─── Provided records

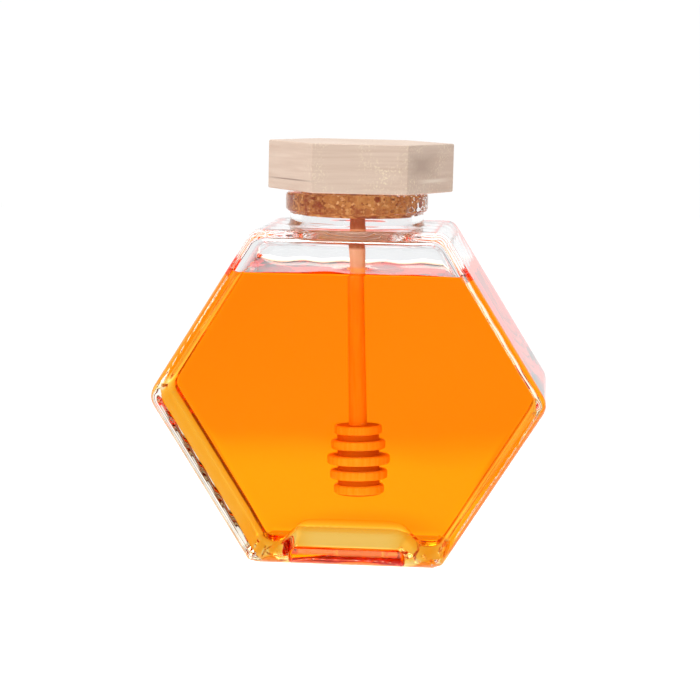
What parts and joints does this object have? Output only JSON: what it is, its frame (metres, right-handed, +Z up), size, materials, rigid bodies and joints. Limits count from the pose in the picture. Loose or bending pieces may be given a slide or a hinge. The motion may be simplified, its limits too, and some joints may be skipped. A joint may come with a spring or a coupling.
{
  "type": "hexagonal honey bottle",
  "caption": "Flat hexagonal glass honey bottle standing on one flat, filled with amber honey, with a cork, a hexagonal wooden lid and a wooden dipper inside.",
  "frame": {"origin": "centre of the base, on the surface the bottle stands on", "axes": "+X across the width of the hexagon, +Y through the bottle from its front face to its back face, +Z up through the neck and lid"},
  "size_m": [0.1178, 0.053, 0.1266],
  "materials": {
    "clear_glass": "clear polished soda-lime glass",
    "honey": "clear amber honey",
    "cork": "pressed cork granules",
    "lid_wood": "pale sanded bare wood",
    "dipper_wood": "turned bare wood"
  },
  "bodies": {
    "root": {"jar": "clear_glass", "honey": "honey", "cork": "cork", "lid": "lid_wood", "dipper": "dipper_wood"}
  },
  "joints": []
}
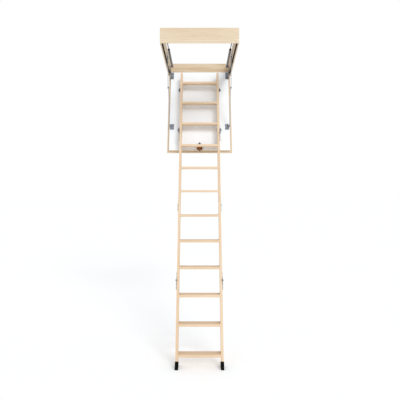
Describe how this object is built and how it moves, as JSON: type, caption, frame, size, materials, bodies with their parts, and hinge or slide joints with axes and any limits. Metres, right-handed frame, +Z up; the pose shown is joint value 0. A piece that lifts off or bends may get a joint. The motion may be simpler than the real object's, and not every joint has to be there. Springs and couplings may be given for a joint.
{
  "type": "folding attic ladder",
  "caption": "Folding timber attic ladder: insulated hatch hung in a ceiling frame by gas springs and stays, carrying a hinged ladder that folds flat on it.",
  "frame": {"origin": "middle of the frame's opening, on the ceiling plane (the frame boards' lower edge)", "axes": "+Z up, +Y towards the hinge side of the hatch, +X to the right of a person facing the treads"},
  "size_m": [0.7, 1.2416, 2.9434],
  "materials": {
    "pine": "sanded",
    "ladder_pine": "sanded and oiled",
    "zinc": "galvanised",
    "black_rubber": "matt",
    "black_steel": "satin",
    "white_board": "satin lacquer",
    "foam": "rough",
    "brass_case": "satin"
  },
  "bodies": {
    "frame": {"frame_side_left": "pine", "frame_side_right": "pine", "frame_front_board": "pine", "frame_back_board": "pine", "frame_seal": "black_rubber", "frame_screws": "zinc", "hinge_brackets": "zinc", "stay_brackets": "zinc", "spring_anchors": "zinc", "strike_plate": "zinc"},
    "hatch": {"hatch_rails": "pine", "hatch_insulation": "foam", "hatch_inner_skin": "white_board", "hatch_outer_panel": "white_board", "hatch_lips": "pine", "hinge_arms": "zinc", "stay_feet": "zinc", "latch_case": "brass_case", "ladder_brackets": "zinc", "hatch_screws": "zinc", "section_1_stringer_left": "ladder_pine", "section_1_stringer_right": "ladder_pine", "tread_1": "ladder_pine", "tread_2": "ladder_pine", "tread_3": "ladder_pine", "section_1_hinge_leaves": "zinc", "section_1_hinge_pins": "zinc"},
    "latch_bolt": {"latch_bolt": "zinc"},
    "section_2": {"section_2_stringer_left": "ladder_pine", "section_2_stringer_right": "ladder_pine", "tread_4": "ladder_pine", "tread_5": "ladder_pine", "tread_6": "ladder_pine", "section_2_hinge_leaves": "zinc", "section_2_hinge_pins": "zinc", "section_2_screws": "zinc"},
    "section_3": {"section_3_stringer_left": "ladder_pine", "section_3_stringer_right": "ladder_pine", "tread_7": "ladder_pine", "tread_8": "ladder_pine", "tread_9": "ladder_pine", "section_3_hinge_leaves": "zinc", "section_3_hinge_pins": "zinc", "section_3_screws": "zinc"},
    "section_4": {"section_4_stringer_left": "ladder_pine", "section_4_stringer_right": "ladder_pine", "tread_10": "ladder_pine", "tread_11": "ladder_pine", "tread_12": "ladder_pine", "section_4_hinge_leaves": "zinc", "section_4_screws": "zinc", "foot_caps": "black_rubber"},
    "upper_stay_left": {"upper_stay_left": "zinc"},
    "lower_stay_left": {"lower_stay_left": "zinc"},
    "gas_rod_left": {"gas_rod_left": "black_steel"},
    "gas_cylinder_left": {"gas_cylinder_left": "zinc"},
    "upper_stay_right": {"upper_stay_right": "zinc"},
    "lower_stay_right": {"lower_stay_right": "zinc"},
    "gas_rod_right": {"gas_rod_right": "black_steel"},
    "gas_cylinder_right": {"gas_cylinder_right": "zinc"}
  },
  "joints": [
    {"name": "hatch_swing", "type": "hinge", "parent": "frame", "child": "hatch", "pos_m": [0, 0.4735, 0.012], "axis": [-1, 0, 0], "range_deg": [0, 50]},
    {"name": "section_2_fold", "type": "hinge", "parent": "hatch", "child": "section_2", "pos_m": [0, 0.06354, -0.70351], "axis": [-1, 0, 0], "range_deg": [0, 180]},
    {"name": "section_3_fold", "type": "hinge", "parent": "section_2", "child": "section_3", "pos_m": [0, -0.12171, -1.43511], "axis": [1, 0, 0], "range_deg": [0, 180]},
    {"name": "section_4_fold", "type": "hinge", "parent": "section_3", "child": "section_4", "pos_m": [0, -0.46422, -2.1076], "axis": [-1, 0, 0], "range_deg": [0, 180]},
    {"name": "bolt_slide", "type": "slide", "parent": "hatch", "child": "latch_bolt", "axis": [0, 0.3518, 0.9361], "range_m": [0, 0.012], "stiffness_N_per_m": 300, "springref_m": -0.004},
    {"name": "upper_stay_left_turn", "type": "hinge", "parent": "frame", "child": "upper_stay_left", "pos_m": [-0.319, 0.008, 0.052], "axis": [-1, 0, 0], "range_deg": [0, 127.55]},
    {"name": "lower_stay_left_turn", "type": "hinge", "parent": "hatch", "child": "lower_stay_left", "pos_m": [-0.3147, 0.18756, -0.61231], "axis": [1, 0, 0], "range_deg": [0, 35.62]},
    {"name": "gas_rod_left_turn", "type": "hinge", "parent": "frame", "child": "gas_rod_left", "pos_m": [-0.297, -0.39, 0.066], "axis": [1, 0, 0], "range_deg": [0, 5.7]},
    {"name": "gas_cylinder_left_slide", "type": "slide", "parent": "gas_rod_left", "child": "gas_cylinder_left", "axis": [0, 0.9999, -0.0118], "range_m": [0, 0.083]},
    {"name": "upper_stay_right_turn", "type": "hinge", "parent": "frame", "child": "upper_stay_right", "pos_m": [0.319, 0.008, 0.052], "axis": [-1, 0, 0], "range_deg": [0, 127.55]},
    {"name": "lower_stay_right_turn", "type": "hinge", "parent": "hatch", "child": "lower_stay_right", "pos_m": [0.3147, 0.18756, -0.61231], "axis": [1, 0, 0], "range_deg": [0, 35.62]},
    {"name": "gas_rod_right_turn", "type": "hinge", "parent": "frame", "child": "gas_rod_right", "pos_m": [0.297, -0.39, 0.066], "axis": [1, 0, 0], "range_deg": [0, 5.7]},
    {"name": "gas_cylinder_right_slide", "type": "slide", "parent": "gas_rod_right", "child": "gas_cylinder_right", "axis": [0, 0.9999, -0.0118], "range_m": [0, 0.083]}
  ],
  "couplings": [
    {"joint": "section_3_fold", "follows": "section_2_fold", "ratio": 1},
    {"joint": "upper_stay_left_turn", "follows": "hatch_swing", "ratio": 2.5507},
    {"joint": "lower_stay_left_turn", "follows": "hatch_swing", "ratio": 0.71215},
    {"joint": "gas_rod_left_turn", "follows": "hatch_swing", "ratio": 0.11389},
    {"joint": "gas_cylinder_left_slide", "follows": "hatch_swing", "m_per_rad": 0.094916},
    {"joint": "upper_stay_right_turn", "follows": "hatch_swing", "ratio": 2.5507},
    {"joint": "lower_stay_right_turn", "follows": "hatch_swing", "ratio": 0.71215},
    {"joint": "gas_rod_right_turn", "follows": "hatch_swing", "ratio": 0.11389},
    {"joint": "gas_cylinder_right_slide", "follows": "hatch_swing", "m_per_rad": 0.094916}
  ]
}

──────

**Direction**:
Gather all the lines that include the word "pose" and copy them out.

**Complete answer**:
What parts and joints does this object have? Output only JSON: what it is, its frame (metres, right-handed, +Z up), size, materials, rigid bodies and joints. Limits count from the pose in the picture. Loose or bending pieces may be given a slide or a hinge. The motion may be simplified, its limits too, and some joints may be skipped. A joint may come with a spring or a coupling.
Describe how this object is built and how it moves, as JSON: type, caption, frame, size, materials, bodies with their parts, and hinge or slide joints with axes and any limits. Metres, right-handed frame, +Z up; the pose shown is joint value 0. A piece that lifts off or bends may get a joint. The motion may be simpler than the real object's, and not every joint has to be there. Springs and couplings may be given for a joint.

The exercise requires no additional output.